Une puissante métaphore utilisée par Peter Tomsen, l'envoyé spécial du Président Ronald Reagan pour l'Afghanistan pendant le djihad contre les Soviétiques dans les années 80, me vient à l'esprit. L'ambassadeur Tomsen, désespéré par ses efforts futiles pour forger un consensus entre les groupes de moudjahidin en conflit (« les sept de Peshawar ») alors même que le retrait soviétique était imminent, a déclaré que tout l'exercice s'avérait être comme une tentative vaine de rassembler des grenouilles sur une échelle - quand on en met une, une autre déjà sur l'échelle saute, et ainsi de suite.

Dès la signature de l'accord américano-taliban à Doha le 29 février, le Président afghan Ashraf Ghani a sauté de l'échelle où l'avait placé le représentant spécial américain pour la réconciliation afghane Zalmay Khalilzad après des mois de persuasion.

Ghani a créé la surprise en déclarant qu'il refusait d'approuver la libération des prisonniers talibans, une demande clé des Talibans pendant les négociations de Doha et qui était écrite noir sur blanc dans le document signé le 29 février avec sa reconnaissance et son accord préalables.

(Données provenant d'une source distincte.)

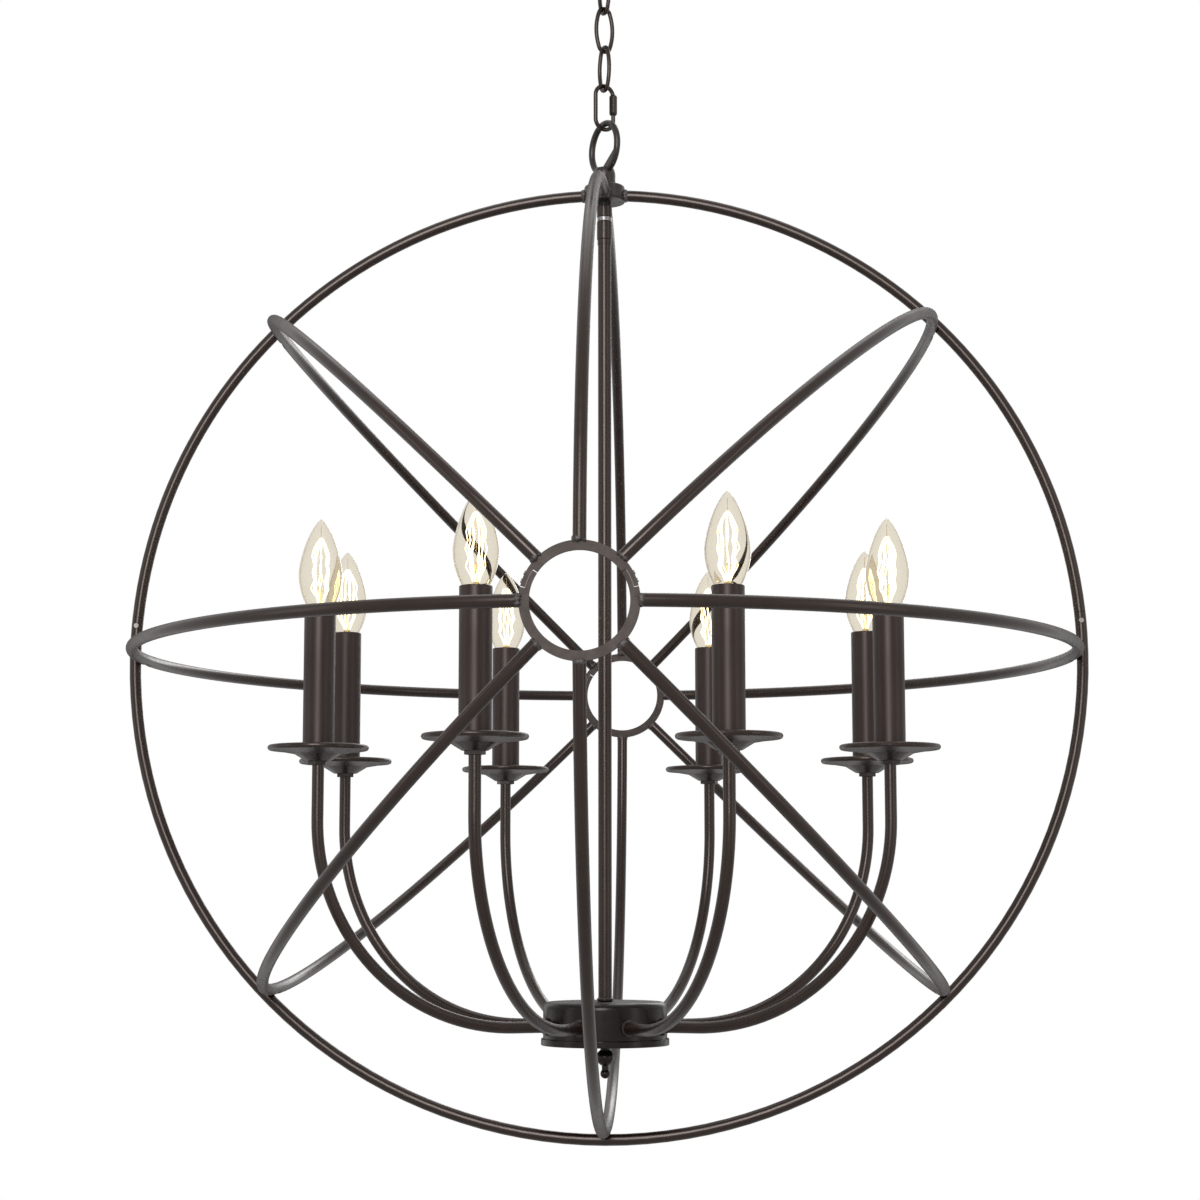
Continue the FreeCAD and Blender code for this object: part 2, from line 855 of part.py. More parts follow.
def make_base():
    outer = s.can_diameter / 2 + s.base_overhang
    inside = s.can_diameter / 2 + s.bar_play * 2
    hole = s.pipe_bore / 2 + s.thread_play
    low, high = -s.base_plate, s.base_rim
    lip = s.base_plate / 2
    body = turned(
        "hub_base",
        [(hole, low), (outer - lip, low), (outer, low + lip), (outer, high - lip),
         (outer - lip, high), (inside, high), (inside, 0), (hole, 0)],
        {1: lip, 3: lip},
    )
    keep(body, "hub_base", place(z=can_bottom))


def make_rod_collar():
    outer, high = s.rod_collar_diameter / 2, s.rod_collar_height
    hole = s.pipe_diameter / 2 + s.thread_play
    edge = high / 3
    body = turned(
        "rod_collar",
        [(hole, 0), (outer - edge, 0), (outer, edge), (outer, high - edge), (outer - edge, high),
         (hole, high)],
    )
    keep(body, "rod_collar", place(z=can_top))


def make_finial():
    """A turned knob with a stud on top that screws up into the rod."""
    ball, tip = s.finial_ball / 2, s.finial_tip / 2
    neck, waist = s.finial_neck / 2, s.finial_waist / 2
    stud = s.pipe_bore / 2 - s.thread_play
    ball_centre = -(s.finial_neck_height + root(ball * ball - neck * neck))
    ball_top = -s.finial_neck_height
    waist_top = ball_centre - root(ball * ball - waist * waist)
    tip_top = waist_top - s.finial_waist_height
    tip_centre = tip_top - root(tip * tip - waist * waist)
    flat = tip / 6
    bottom = tip_centre - root(tip * tip - flat * flat)
    body = turned(
        "finial",
        [
            (0, s.finial_stud_length),
            (stud, s.finial_stud_length),
            (stud, 0),
            (neck, 0),
            (neck, ball_top),
            (waist, waist_top),
            (waist, tip_top),
            (flat, bottom),
            (0, bottom),
        ],
        {4: -ball, 6: -tip},
    )
    keep(body, "finial", place(z=base_bottom))


make_can()
make_base()
make_rod_collar()
make_finial()

# ---------------------------------------------------------------- arms and candles


def around(radius, height, turn_more=0.0):
    """The places of the lights, evenly round the rod, each facing outward."""
    spots = []
    for light in range(LIGHTS):
        angle = float(s.candle_turn) + 360 / LIGHTS * light + turn_more
        turn = FreeCAD.Rotation(Z_AXIS, angle)
        spot = turn.multVec(FreeCAD.Vector(float(radius), 0, float(height)))
        spots.append(FreeCAD.Placement(spot, turn))
    return spots


arm_top = pan_height + s.arm_tip_rise - arm_height  # above the arm's horizontal run


def make_arms():
    """A tube that leaves the can level and bends up to its pan."""
    bend = s.arm_bend
    corners = [
        (s.arm_inner_end, 0),
        (candle_radius - bend, 0),
        (candle_radius, bend),
        (candle_radius, arm_top),
    ]
    arm = pipe_along("arm", corners, {1: bend}, s.arm_diameter, s.arm_bore)
    for light, spot in enumerate(around(0, arm_height)):
        copy_of(arm, f"arm_{light + 1}", spot)


def make_ferrules():
    outer, inner = s.ferrule_diameter / 2, s.arm_diameter / 2 + s.bar_play
    seat = s.can_diameter / 2 + s.bar_play
    length = s.ferrule_length
    edge = length / 3
    body = turned(
        "arm_ferrule",
        [(inner, 0), (outer, 0), (outer, length - edge), (outer - edge, length), (inner, length)],
    )
    spots = around(seat, arm_height)
    tip = FreeCAD.Placement(FreeCAD.Vector(), FreeCAD.Rotation(Y_AXIS, 90))
    copies(body, "arm_ferrules", [spot.multiply(tip) for spot in spots])


def make_arm_nuts():
    """One nut on each arm inside the can, and one under each pan."""
    tip = FreeCAD.Placement(FreeCAD.Vector(), FreeCAD.Rotation(Y_AXIS, 90))
    inside = s.can_diameter / 2 - s.can_wall - s.nut_height - s.nut_clearance
    in_can = [spot.multiply(tip) for spot in around(inside, arm_height)]
    under = pan_height - s.pan_foot_depth - s.nut_height
    copies(hex_nut, "arm_nuts", in_can + around(candle_radius, under))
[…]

En fait, Ghani avait même dépêché à Doha des responsables politiques de Kaboul qui avaient rencontré les Talibans et discuté des modalités de libération des prisonniers. Mais il a ensuite changé d'avis.

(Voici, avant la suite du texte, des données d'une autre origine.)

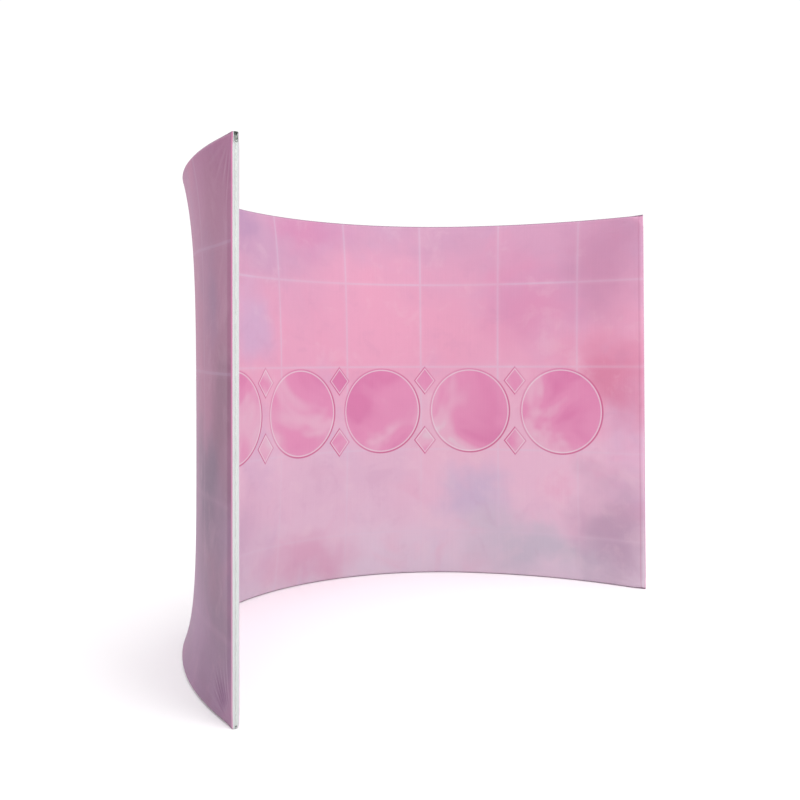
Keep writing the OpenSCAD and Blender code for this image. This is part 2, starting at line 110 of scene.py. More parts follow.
def zip_point(t, q, z):
    """Zip-end frame: t outwards from the post's axis, q towards the front face."""
    t, q, z = np.broadcast_arrays(np.asarray(t, float), np.asarray(q, float), np.asarray(z, float))
    return ZIP_ORIGIN + t[..., None] * ZIP_OUT + q[..., None] * ZIP_FRONT + z[..., None] * np.array([0, 0, 1.0])


def smooth(x):
    x = np.clip(x, 0, 1)
    return x * x * (3 - 2 * x)


def rise(z, k):
    t = np.clip((z - ZB) / (ZT - ZB), 0, 1)
    return (1 - np.cosh(k * (t - 0.5)) / math.cosh(k / 2)) / (1 - 1 / math.cosh(k / 2))


def front_in(s, z):
    return 0.067 * rise(z, 5) * (1 - np.exp(-np.maximum(SP - np.abs(s), 0) / 0.3))


def soft_ramp(x, w=0.008):
    return 0.5 * (x + np.sqrt(x * x + w * w)) - w / 2


KT, KB, BOW = 8.8, 13.5, 0.071


def back_share(s):
    """How much of the back's full bow there is at a run."""
    u = np.abs(s)
    outer = (1 - np.exp(-soft_ramp(np.maximum(u - SU - 0.004, 0)) / 0.15)) * (1 - np.exp(-soft_ramp(np.maximum(SP - 0.022 - u, 0), 0.02) / 0.3))
    inner = 1 - np.exp(-soft_ramp(np.maximum(SU - 0.004 - u, 0)) / 0.35)
    return np.where(u > SU, outer, inner)


def back_in(s, z):
    t = np.clip((z - ZB) / (ZT - ZB), 0, 1)
    share = back_share(s)
    # past its tangent point the cloth leaves the bottom rail's tube in a straight line
    slope = BOW * KB / (ZT - ZB) * share
    lean = np.arctan(slope)
    tangent = RO * np.sin(lean)
    dz = z - ZB
    on_tube = RO - np.sqrt(np.maximum(RO * RO - np.minimum(dz, tangent) ** 2, 0))
    free = BOW * (1 - np.exp(-KB * t)) * (1 - np.exp(-KT * (1 - t))) * share - RO * (1 / np.cos(lean) - 1) * np.exp(-np.maximum(dz, 0) / 0.15)
    return np.where(dz <= 0, 0.0, np.where(dz < tangent, on_tube, free))


END_B = 0.0150                 # half width of the cover's end at the zip


def seam_profile(delta, e):
    """Half thickness of cloth laid over a tube and drawn to a seam e outside its axis."""
    e = np.maximum(e, RO + 1e-7)
    dt = RO * RO / e
    on = np.sqrt(np.maximum(RO * RO - delta * delta, 0))
    offt = (e - delta) * RO / np.sqrt(e * e - RO * RO)
    return np.where(delta <= 0, RO, np.where(delta < dt, on, np.maximum(offt, 0)))


def half(S, Z, face=1):
    """Half thickness of the cover at run S and height Z, both of which may pass the frame's axes."""
    S, Z = np.broadcast_arrays(np.asarray(S, float), np.asarray(Z, float))
    u = np.abs(S)
    px = u - (SP - RC)
    pz = np.maximum(Z - (ZT - RC), (ZB + RC) - Z)
    corner = (px > 0) & (pz > 0)
    rho = np.hypot(np.maximum(px, 0), np.maximum(pz, 0))
    phi = np.arctan2(np.maximum(pz, 1e-9), np.maximum(px, 1e-9))
    # right-hand end and both rails: seams at RO outside the axes
    seam = np.minimum((RC + RO) / np.maximum(np.cos(phi), 1e-6), (RC + RO) / np.maximum(np.sin(phi), 1e-6))
    d_straight = np.maximum(px - RC, pz - RC)
    delta = np.where(corner, rho - RC, d_straight)
    e = np.where(corner, seam - RC, RO)
    right = seam_profile(delta, e)
    # zip end: the cover stays open by END_B at the zip and draws together along the rails
    to_zip = (RC + EL) / np.maximum(np.cos(phi), 1e-6) - RC
    to_rail = (RC + RO) / np.maximum(np.sin(phi), 1e-6) - RC
    on_rail = ~corner & (pz - RC > px - RC)
    reach = np.where(corner, np.minimum(to_zip, to_rail), np.where(on_rail, RO, EL))
    f = np.clip(np.where(corner, rho - RC, d_straight) / np.maximum(reach, 1e-6), 0, 1)
    deg = np.degrees(phi) * corner
    tip = np.where(Z > 1.15, 0.0126, 0.0136)
    b = END_B - (END_B - tip) * np.maximum(smooth((deg - 8) / 36), on_rail)
    open_end = RO - (RO - b) * f ** 2.2
    # the front cover's bottom corner is rounded off
    low = np.clip((0.017 - (Z - (ZB - RO))) / 0.017, 0, 1) * (face < 0)
    open_end = open_end * np.sqrt(1 - 0.80 * low * low * smooth((px - 0.030) / 0.045))
    closed = 1 - smooth((u - (SP + EL - 0.125)) / 0.125)
    w = closed * np.maximum(smooth((deg - 35) / 20), on_rail)
    left = (1 - w) * open_end + w * right
    return np.where(S < 0, left, right)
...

Selon les calculs de Ghani, sa volte-face sur la libération des prisonniers talibans pourrait être un facteur de rupture de l'accord qui saborderait le dialogue intra-afghan qui devait commencer le 10 mars.

Ghani était  d'humeur rebelle, poussé par les partisans de la ligne dure dans son clan, et il a presque réussi. Les Talibans ont riposté en mettant fin à l'accord de réduction de la violence. Les combats ont repris et, comme on pouvait s'y attendre, les forces gouvernementales afghanes, incapables de résister à l'assaut des Talibans, ont cherché à se mettre sous couverture aérienne américaine, ce qui a conduit à des attaques aériennes américaines contre les insurgés.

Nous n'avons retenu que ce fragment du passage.